February 24, 2012 by Jack Suntrup
WASHINGTON COUNTY – With help from local and national Tea Party groups, Republicans made historic gains from the county level to the U.S. House of Representatives after the 2010 election. But, as the 2012 election draws near, the question is whether or not the Tea Party can duplicate the successes it had two years ago.
“I’ve seen articles saying the Tea Party is fizzling out,” said Jeff Oland, Chairman of the Washington County Tea Party. “It may be that it’s fizzling out, that the numbers at a Tea Party meeting are reducing, but that’s because many of these people are involved in other groups … What they’ve done is they zeroed in on specific local challenges.”
A main part of the Tea Party’s strategy is to consolidate the resources of other groups around the area. Some, Oland said, branched out from the Tea Party. Other groups, like Northwest Arkansas Citizens For a Better Government (NWACFBG), popped up without Tea Party affiliation. The NWACFBG organized in response to Fayetteville’s Streamside Ordinance and
has focused on other issues like the U.N.’s Agenda 21.
“We do share some common interests,” NWAFBG chairwoman Debbie Beckerdite said. “We believe in smaller government, don’t like taxation. We realize you have to have it, but we want the lowest possible tax.”
While she doubts “we’ll make something totally formal,” organizing like-minded conservative groups without forming one central group is what Beckerdite has tried to do.
“We’re always in touch with one another for different events,” she said. “We’re trying to do more of that.”
It’s the independent, cell-operation of focusing on different issues that makes conservative ideology stronger, Oland said.
“If you specialize, you get better at something,” he said. “That’s what’s happening.” While Oland believes there are many Tea Partiers who have set their sights on specific challenges, another issue will be energizing people he calls “armchair patriots” this election. “[They’re] someone who watches the news and complains,” he said.

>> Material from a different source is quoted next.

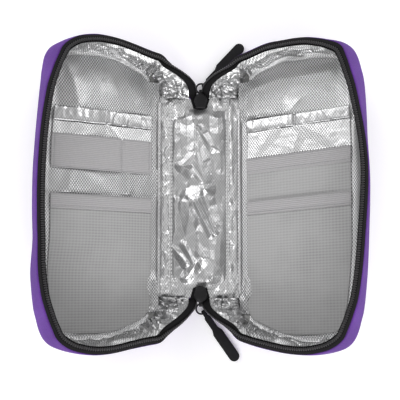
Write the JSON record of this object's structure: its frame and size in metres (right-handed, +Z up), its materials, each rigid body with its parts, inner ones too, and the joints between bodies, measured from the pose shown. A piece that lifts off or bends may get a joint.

“It could be somebody who attends a Tea Party meeting. They faithfully attend every meeting but they do nothing but at- tend the meeting. What good does that do our country?”
For Tea Party members, energizing “armchair patriots” and spreading their message through civic groups and churches are a big focus. And as they continue spreading their message, it’s the politicians that are taking notes, particularly Republicans in the May primaries. State representative for Spring- dale, Jon Woods, welcomes possible sup- port as he faces off with Bill Pritchard in the Republican primary.
“They’re a very vocal group and they have a certain message and reputation for being extremely conservative,” said Woods, who will debate Pritchard at the March 12 Tea Party meeting. “Liberals do not like it. But I think most people hold what the candidate says libel for their own words.”
Tea Party support in what Woods views as a conservative district is important. In the 2010 midterms, Republicans — with the help from the vocal Tea Partiers –swept all seven of the Arkansas State Senate’s con- tested seats. Democrats also lost 11 State House seats to Republicans during that sea change year. In 2012, however, Tea Party members on the local level are now serving as a litmus test for right-leaning candidates.
“Usually, what a Tea Party endorsement does is show you that Candidate A is more conservative than Candidate B,” Woods said.
While the Tea Party may not attract general election voters in a more liberal district, Tea Party support will not be a negative in Woods’ race, he said.
“With this race, things are so conservative, things are so dominantly Republican, that in this race it would not hurt,” Woods said. “Maybe in a more liberal district it could be used against you by your opponent, but you really can’t control who endorses you.”
Endorsing is one thing. Money is quite another. While its still early in the election cycle, Oland said the Tea Party will try to steer clear of fundraising for individuals. He did not, however, dismiss the possibility of endorsements.
“We may [endorse a candidate],” Oland said. “It depends. I’m kind of looking at it as weighing each situation … and if it seems important enough, significant enough, that we actually endorse them, then we will.”
“We’re just a movement and it’s basically about trying to keep an eye on things,” he said.
Broader constituencies will also play a big part in the 2012 election, thanks to the impact of a nearly 30 percent population growth in Washington County since 2000. The resulting gains mean greater representation in Little Rock.
Noting UA’s growth over the decade, Oland said, “Washington County houses the University of Arkansas, the biggest think tank in Arkansas. All the intellectuals that have an idea on how to ‘save the planet,’ ‘save the community’ are here and have their roots here,” he said. “I believe our challenge is bigger than anywhere else in Arkansas and if we’re able to make a change here it’s going to be significant,” Oland said.
In contrast with any intricate GOP plans, Oland said his votes would go to those who represent what he believes, regardless of party.
“It’s not just Republican and Democrat,” Oland said. “If they disappoint us, they disappoint us. It’s about limited government. If you have a Democrat step up and believes in this country and wants limited government, wants to be fiscally conservative, I’ll vote for that guy because he believes in what I believe.”